Gold or Bitcoin: Which Is the Real USD Hedge in 2025?

2025-10-31

Written by:Antony Frend
Gold or Bitcoin: Which Is the Real USD Hedge in 2025?
⚠ Risk Disclaimer: All information provided on FinNews247, including market analysis, data, opinions and reviews, is for informational and educational purposes only and should not be considered financial, investment, legal or tax advice. The crypto and financial markets are highly volatile and you can lose some or all of your capital. Nothing on this site constitutes a recommendation to buy, sell or hold any asset, or to follow any particular strategy. Always conduct your own research and, where appropriate, consult a qualified professional before making investment decisions. FinNews247 and its contributors are not responsible for any losses or actions taken based on the information provided on this website.

Editor’s note: This is a research essay, not investment advice. We wrote it to help serious readers reason about hedging the U.S. dollar with scarce assets. If you need a simple answer, there isn’t one. What you’ll find instead is a map—one that explains why gold and Bitcoin can rise together in some regimes and repel each other in others, and how to tell the difference in real time.

Executive Summary

Conventional wisdom says: when the dollar weakens, buy gold or buy Bitcoin—ideally both. But 2025 has been unkind to that simplification. You flagged the key paradox: across a long, uninterrupted window this year (spanning well over two hundred trading days), gold and Bitcoin persistently moved in opposite directions, including sequences where gold fell by roughly five percent as Bitcoin rose a couple of percent, repeating over multiple cycles. Rather than treat this as an anomaly, we treat it as a signal: capital is not treating gold and Bitcoin as the same hedge; it is rotating between two very different machines that respond to different USD shock types, liquidity conditions, and risk appetites.

Our core view:

Gold hedges ‘real-rate and policy credibility’ shocks. It responds most reliably to declines in real yields, to regime anxiety (war, sanctions risk, sovereign credibility questions), and to official-sector demand. It often softens when risk assets melt up and duration vol collapses.

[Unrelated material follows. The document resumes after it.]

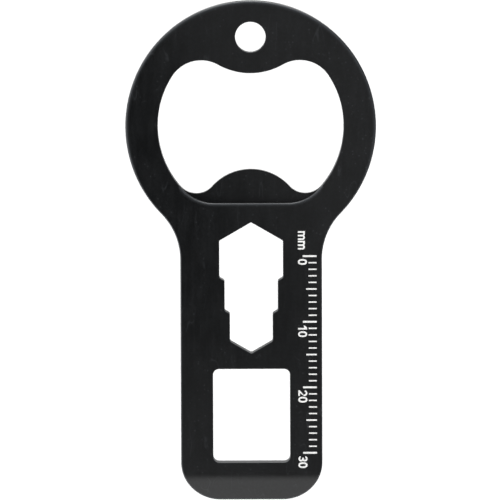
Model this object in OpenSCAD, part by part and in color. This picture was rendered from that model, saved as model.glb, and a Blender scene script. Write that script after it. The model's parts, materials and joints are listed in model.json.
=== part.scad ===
// Keychain bottle opener: one flat plate with a ring hole, a bottle opening with a recessed
// lifting tooth, a stepped hex wrench, a window, a pry tip and a printed 30 mm ruler.
// The plate hangs from its ring hole. The hole's centre is the origin, +Z is up, the printed
// front faces -Y, and every drop below is a distance down from that centre.

/* [Plate] */
// Thickness of the plate
plate_t = 3; // [2:0.25:4]
// Radius of the round head
head_r = 19; // [18:0.05:21]
// Width of the handle
handle_w = 21.5; // [20.5:0.25:24]
// Overall length
overall_l = 76.1; // [75.6:0.1:90]
// Radius of the fillets between the head and the handle
neck_r = 10; // [6:0.5:14]
// Radius of the two corners at the tip
end_corner_r = 6; // [2:0.1:8]

/* [Key ring hole] */
// Diameter of the hole for the key ring
ring_hole_d = 4.63; // [3:0.01:5.5]
// From the top of the head down to the centre of the hole
ring_hole_edge = 5.5; // [4.5:0.05:6]

/* [Bottle opening] */
// Radius of the opening's two sides
opening_r = 14.09; // [13.5:0.01:14.5]
// Radius of the tongue that rests on the cap
tongue_r = 10; // [9:0.5:11]
// Drop to the lowest point of the tongue
tongue_drop = 5.47; // [5.2:0.01:5.9]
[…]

Bitcoin hedges ‘monetary base and liquidity’ shocks. It responds to changes in the expected pace of money (loosening financial conditions, balance-sheet re-expansion, easier collateral), to speculative appetite, and to adoption rails that translate intention into flow (spot ETFs, institutional mandates, corporate treasuries).

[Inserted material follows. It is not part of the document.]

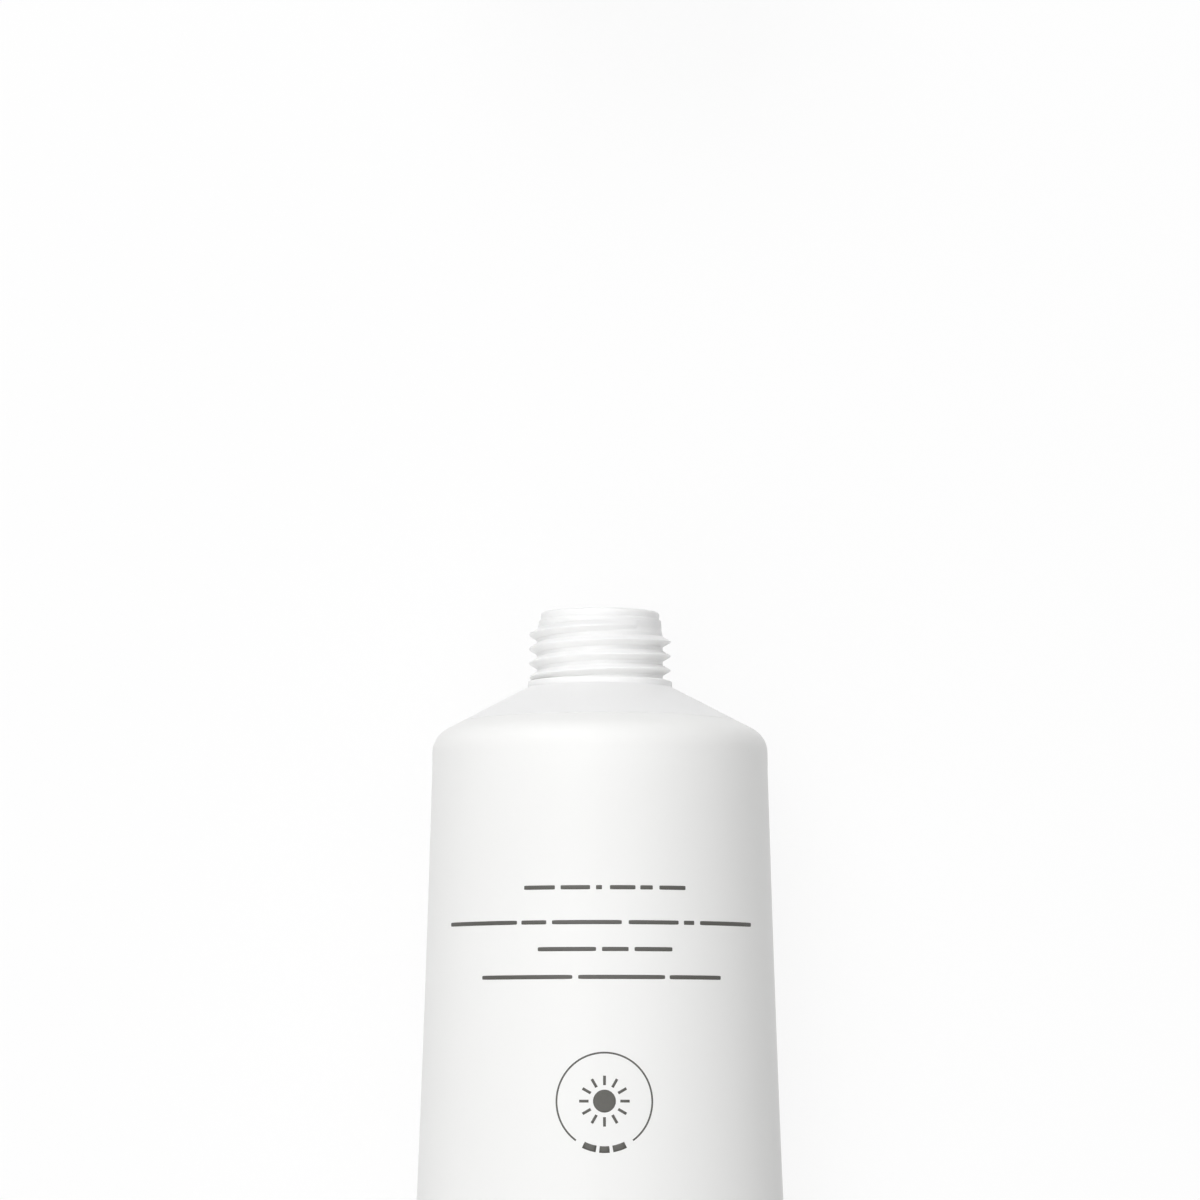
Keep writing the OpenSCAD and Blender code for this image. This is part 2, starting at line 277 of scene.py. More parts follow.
class TubeForm:
    """Places and sections of the tube and the cap, worked out from their sizes.

    Along the wall, t runs from 0 at the shoulder to 1 where the crimp starts. On the neck, a place is a
    radius and a height above the wall's upper end, and the angle runs from the front towards +X.
    """

    flat_rise = 0.12
    first_t = 0.02
    girth_steps = 721
    ridge_sink = 0.15 * MM
    ridge_stub = 0.01 * MM
    ridge_widths = (1.25 * MM, 0.2 * MM)
    nut_ridge_widths = (1.15 * MM, 0.15 * MM)
    run_out = math.radians(50)
    fused_gap = 0.06 * MM
    contents_gap = 0.2 * MM
    thread_gap = 0.15 * MM
    seat_gap = 0.05 * MM
    rim_gap = 0.3 * MM
    boss_gap = 0.4 * MM
    lip_edge = 0.3 * MM
    fine_edge = 0.1 * MM
    ridge_blend = 0.05 * MM

    def __init__(self, tube, cap):
        self.sizes, self.cap = tube, cap
        self.radius = self.axis_h = tube.sleeve_d / 2
        self.shoulder_y = tube.sleeve_len / 2
        self.corner_c = self.radius - tube.corner_r
        self.collar_z = self.cone_z(tube.collar_d / 2)
        self.collar_top = self.collar_z + tube.collar_h
        self.lip_z = self.collar_z + tube.neck_h
        self.thread_top = self.lip_z - tube.thread_drop
        self.plate_top = self.lip_z - tube.plate_recess
        self.plate_low = self.plate_top - tube.plate_t
        self.root_r = tube.thread_d / 2 - tube.thread_depth
        self.wall_len = tube.sleeve_len - tube.crimp_len - tube.skirt_len
        self.mid_r = self.radius - tube.wall / 2
        self.nut_bore_r = tube.thread_d / 2 + self.thread_gap
        self.nut_depth = self.nut_bore_r - self.root_r - self.thread_gap
        self.boss_r = self.nut_bore_r + cap.boss_wall
        self.cap_bore_r = cap.cap_d / 2 - cap.wall
        self.liner_low = self.lip_z + self.seat_gap
        self.cap_inside = self.liner_low + cap.liner_t + self.seat_gap
        self.cap_end = self.cap_inside + cap.end_t
        self.boss_rim = self.collar_top + self.boss_gap
        lift = max(0, self.cap_bore_r - self.corner_c)
        on_arc = math.sqrt(tube.corner_r ** 2 - lift ** 2)
        self.cap_rim = min(on_arc, self.cone_z(self.cap_bore_r)) + self.rim_gap

    def cone_z(self, r):
        """Height of the cone's face: corner_r / cos(slope) less the run from the corner times tan(slope)."""
        slope = self.sizes.cone_angle
        return self.sizes.corner_r / math.cos(slope) - (r - self.corner_c) * math.tan(slope)

    def cone_corner(self, inset):
        """The corner of cone and wall, at a depth below the outer face, with its radius."""
        r = self.radius - inset
        return r, self.cone_z(r) - inset / math.cos(self.sizes.cone_angle), self.sizes.corner_r - inset

    def under_cone(self, r, inset):
        """The point at a depth straight below the cone's outer face at radius r."""
        slope = self.sizes.cone_angle
        return r - inset * math.sin(slope), self.cone_z(r) - inset * math.cos(slope)

    def section(self, t):
        """Half-width, half-height and centre height of the wall's outside.

        The half-width of the wall's middle is its radius times 1 + first t + last t³. Its half-height keeps
        the girth: both to the power p = ln 2 / ln(pi / 2) add up to (pi r / 2) to the power p. The back
        sinks by settle * smooth(t / flat_rise) * (1 - t⁸).
        """
        quarter = math.pi / 2
        power = math.log(2) / math.log(quarter)
        last_spread = quarter - 1 - self.sizes.first_spread
        wide = self.mid_r * (1 + self.sizes.first_spread * t + last_spread * t ** 3)
        high = np.maximum(0, (self.mid_r * quarter) ** power - wide ** power) ** (1 / power)
        high = high + self.sizes.wall * (1 + t) / 2
        centre = high - self.sizes.settle * smooth(t / self.flat_rise) * (1 - t ** 8)
        return wide + self.sizes.wall / 2, high, centre

    def wall_y(self, t):
        """Place along Y of the section at t."""
        return self.shoulder_y - self.sizes.skirt_len - t * self.wall_len

    def around(self, line, columns, parked=0.0):
        """A line of (r, z) turned about the neck's axis, as [row, column, xyz]. r may vary by column."""
        r, z = line
        a = np.linspace(0, FULL_TURN, columns, endpoint=False)
        x, up = r * np.sin(a), self.axis_h + r * np.cos(a)
        return np.stack([x, np.broadcast_to(self.shoulder_y + parked + z, x.shape), up], axis=-1)

    def on_sleeve(self, girth, drop, lift):
        """Points on the sleeve's face, at a distance round from the front line and down from the corner.

        The distance round is matched to the section's angle by adding up sqrt((w cos)² + (h sin)²) over
        the angle, at the mean height of the patch. Each point moves out by the lift along the normal.
        """
        t = (drop - self.sizes.skirt_len) / self.wall_len
        wide, high, centre = self.section(t)
        mid_wide, mid_high, _ = self.section(t.mean())
        table = np.linspace(-math.pi / 2, math.pi / 2, self.girth_steps)
        speed = np.hypot(mid_wide * np.cos(table), mid_high * np.sin(table))
        run = np.cumsum(speed) * (table[1] - table[0])
        a = np.interp(girth, run - np.interp(0, table, run), table)
        normal = np.stack([np.sin(a) / wide, np.cos(a) / high], axis=-1)
        normal *= lift / np.linalg.norm(normal, axis=-1, keepdims=True)
        x = wide * np.sin(a) + normal[..., 0]
        z = centre + high * np.cos(a) + normal[..., 1]
        return np.stack([x, self.shoulder_y - drop, z], axis=-1)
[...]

Because the drivers are only partially overlapping, rotations are rational. In a ‘soft-landing risk-on’ tape, investors sell some gold to fund higher-beta exposure—including Bitcoin. In ‘tail-risk’ tapes with geopolitical stress and flight-to-quality bonds, gold can regain the bid while crypto de-leverages.

The 2025 Divergence: A Puzzle Only if You Use the Wrong Model

Why would two supposed anti-dollar hedges pull apart for months? A better mental model is to stop asking whether they are both ‘anti-USD’ and start asking which USD are we hedging:

  • USD-as-price-of-money (liquidity axis): When financial conditions ease and the forward path of policy rates drifts lower, speculative assets with convexity (tech, long-duration, crypto) tend to catch a bid. Bitcoin behaves like a levered play on this axis.
  • USD-as-sovereign-credibility (solvency/signaling axis): When investors worry about the integrity of fiat claims (fiscal trajectory, reserve diversification, sanctions risk), the world still reaches for the non-defaultable reserve asset with centuries of Lindy—gold.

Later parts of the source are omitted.